En tant que président du CCLJ, Isi Halberthal a donc toujours veillé à ce qu’une réflexion sur le judaïsme soit menée. Pour que le CCLJ et le judaïsme laïque puissent s’inscrire dans la durée, il estimait que cette réflexion est nécessaire. « En ce qui me concerne, l’assimilation n’est pas un problème religieux », expliquait-il. « Ceux qui ont besoin de donner du sens à leur identité juive se sont souvent accrochés à deux choses : la Shoah et le soutien inconditionnel au gouvernement israélien, quel qu’il soit. Ces deux référents identitaires remplissent un vide qui, selon moi, doit être comblé autrement et de manière positive.

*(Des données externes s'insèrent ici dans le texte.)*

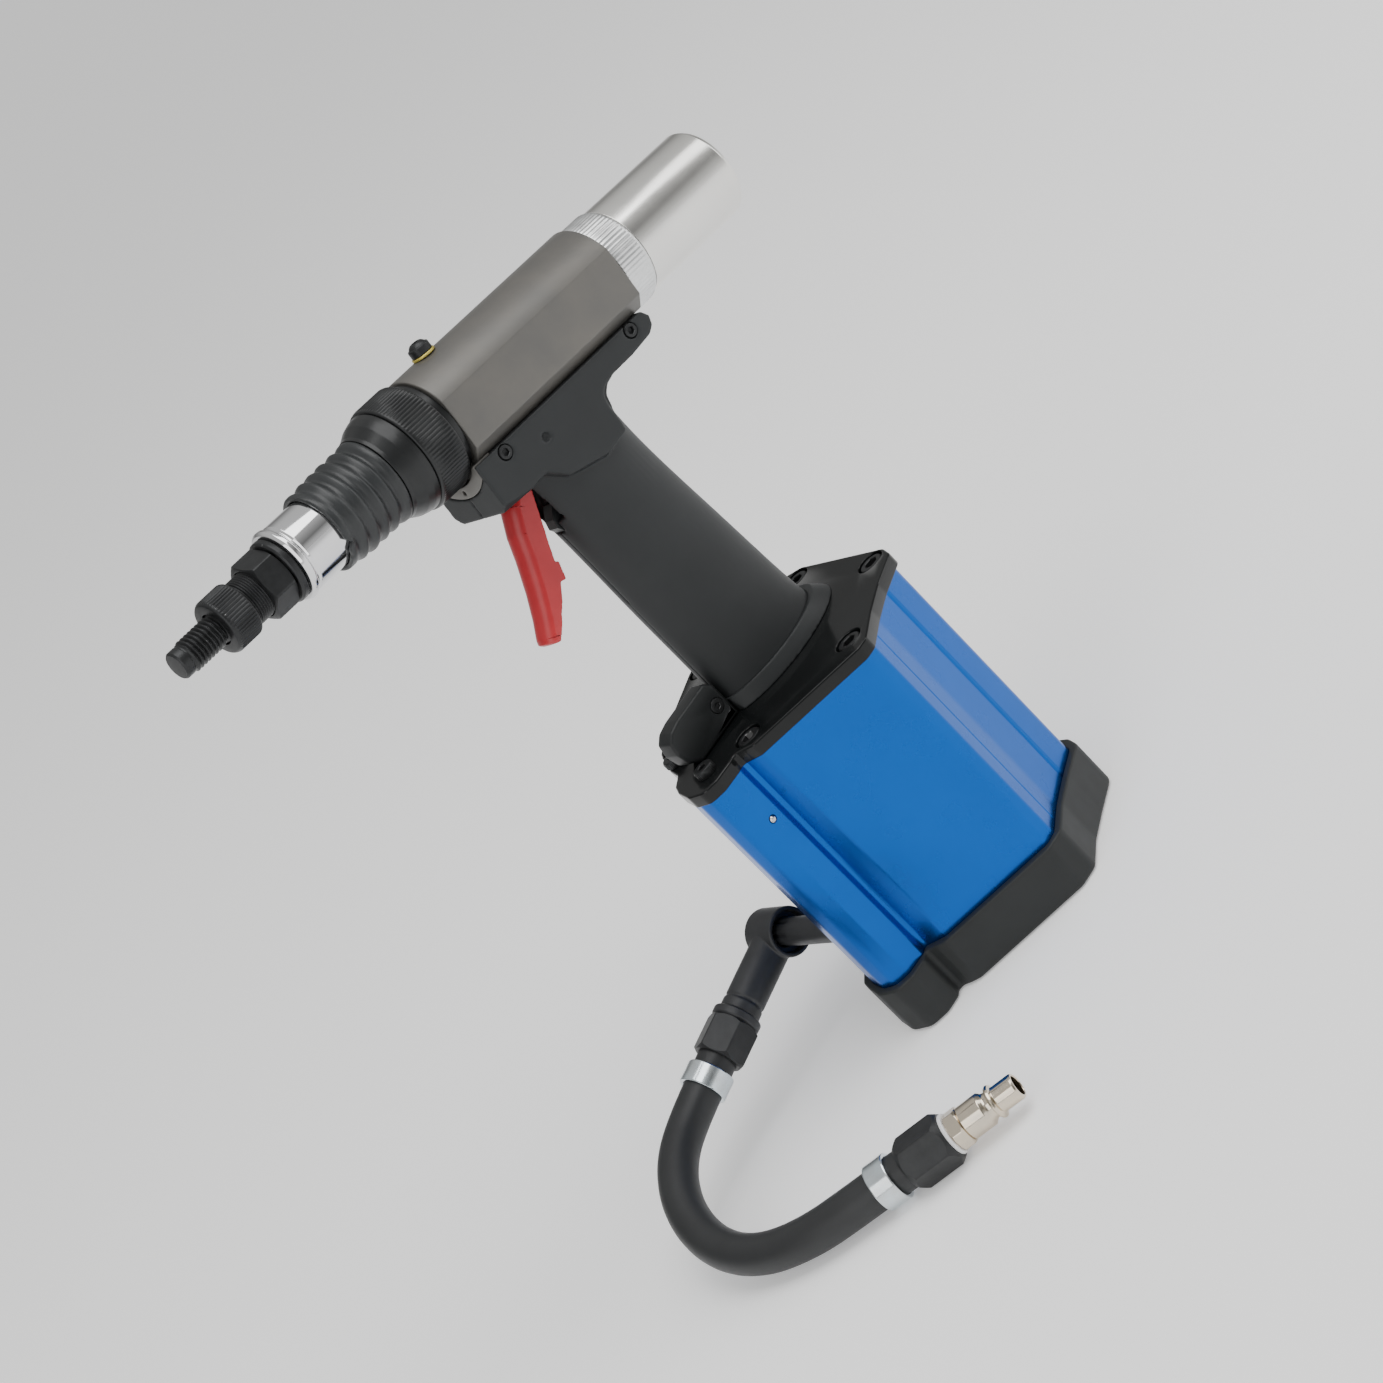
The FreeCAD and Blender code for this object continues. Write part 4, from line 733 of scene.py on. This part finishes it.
for i in range(len(rows)):
    mb.bridge(rows[i], rows[(i + 1) % len(rows)])
finish_piece(mb.obj("nosepiece_knurl", smooth=50), "knurled_nosepiece")

# lock nut with turned chamfers
mb = Mesh()
hexnut(mb, BARREL, 21.0, 113.3, 124.0, 9.05, turn=12, slope=0.62, rim=0.35, r_end=10.2)
finish_piece(mb.obj("lock_nut_hex"), "hex_lock_nut")

# shoulder and the fine thread that the nut and nosepiece sit on
mb = Mesh()
r0, r1 = thread(mb, BARREL, 113.2, 131.6, 9.0, 0.5, 1.0, segs=96, per=12, end0=8.5, end1=8.6)
lathe(mb, BARREL, [(8.6, 131.6), (9.0, 132.2), (9.0, 140.0), (6.4, 140.0), (6.4, 110.0, 0.2), (11.9, 110.0, 0.4), (12.6, 110.7, 0.5), (12.6, 112.5, 0.5), (11.8, 113.2, 0.4),
                   (8.5, 113.2)], closed=False)
finish_piece(mb.obj("nose_shoulder_body", smooth=50), "nose_shoulder")

# chrome sleeve and its end flange
mb = Mesh()
lathe(mb, BARREL, [(10.0, 66.2), (13.8, 66.2, 0.4), (13.8, 105.3, 0.5), (13.2, 106.0, 0.25), (13.2, 106.5, 0.2), (13.8, 106.9, 0.1), (10.0, 106.9)], segs=128)
finish_piece(mb.obj("sleeve_chrome"), "chrome_sleeve")
mb = Mesh()
lathe(mb, BARREL, [(10.0, 106.9), (13.9, 106.9, 0.3), (14.5, 107.7, 0.8), (14.5, 109.0, 0.7), (13.6, 110.0, 0.5), (10.0, 110.0)], segs=128)
finish_piece(mb.obj("sleeve_end_flange"), "sleeve_flange")

# bellows: soft corrugations, with a torn-out notch in its lip
mb = Mesh()
S = []
segs = 144
prof = [(14.3, 62.7), (16.6, 62.7), (17.0, 63.1), (17.0, 64.2), (16.3, 65.4), (15.5, 66.2), (15.3, 66.8), (15.6, 67.6), (16.4, 68.4), (16.75, 69.1), (16.6, 69.9), (15.8, 70.9),
        (15.35, 71.8), (15.6, 72.7), (16.4, 73.6), (16.75, 74.4), (16.6, 75.2), (15.8, 76.2), (15.35, 77.1), (15.6, 78.0), (16.4, 78.9), (16.75, 79.7), (16.6, 80.5),
        (15.7, 81.6), (15.25, 82.5), (15.5, 83.4), (16.2, 84.3), (16.45, 85.1), (16.2, 85.9), (15.5, 86.9), (15.15, 87.7), (15.3, 88.6), (15.75, 89.4), (15.9, 90.2),
        (15.85, 91.3), (15.6, 91.9), (15.0, 92.0), (14.2, 92.0), (13.95, 91.6), (13.95, 86.0), (14.1, 70.0), (14.3, 66.2)]
rows = []
for (r, s) in prof:
    ring = []
    for j in range(segs):
        a = 2 * math.pi * j / segs
        # local x is down and y to the left: the notch sits low on the left
        da = (a - math.radians(63) + math.pi) % (2 * math.pi) - math.pi
        ss = s
        if s > 89.8:
            dip = max(0.0, 1 - abs(da) / 0.16) * 1.9 + 0.35 * math.exp(-((da + 0.33) / 0.09) ** 2) + 0.25 * math.sin(7 * a) * 0.4
            ss = s - max(0.0, dip) * (s - 89.8) / 2.2
        wob = 0.12 * math.sin(3 * a + s * 0.8) + 0.07 * math.sin(5 * a - s * 1.7)
        rr = r + (wob if r > 14.6 else 0.0)
        ring.append((rr * math.cos(a), rr * math.sin(a), ss))
    rows.append(mb.ring(BARREL, ring))
for i in range(len(rows)):
    mb.bridge(rows[i], rows[(i + 1) % len(rows)])
finish_piece(mb.obj("bellows_soft", smooth=60), "bellows_boot")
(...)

Cette réflexion ne peut être menée exclusivement par le CCLJ. Pour ce faire, nous devons impliquer des associations ou des personnalités du monde juif francophone, car même s’il n’est pas formulé de la même manière, ce besoin existe aussi dans ces communautés juives. » Il a évidemment joint le geste à la parole et sous son impulsion que le cycle des ateliers Tenou’a animée par le rabbin Delphine Horvilleur a été lancé en mars 2020.

Isi Halberthal laissera au CCLJ le souvenir d’un homme chaleureux, souriant et très attaché au yiddish et à la culture juive. Pragmatique et lucide, il recherchait toujours des solutions en usant de son intelligence, de son expérience et de ses relations pour que le CCLJ puisse déployer ses activités et rayonner.

Le conseil d’administration du CCLJ et la rédaction de Regards présentent à sa compagne Mimouna, son fils Raphaël et ses petits-enfants, leurs plus sincères condoléances.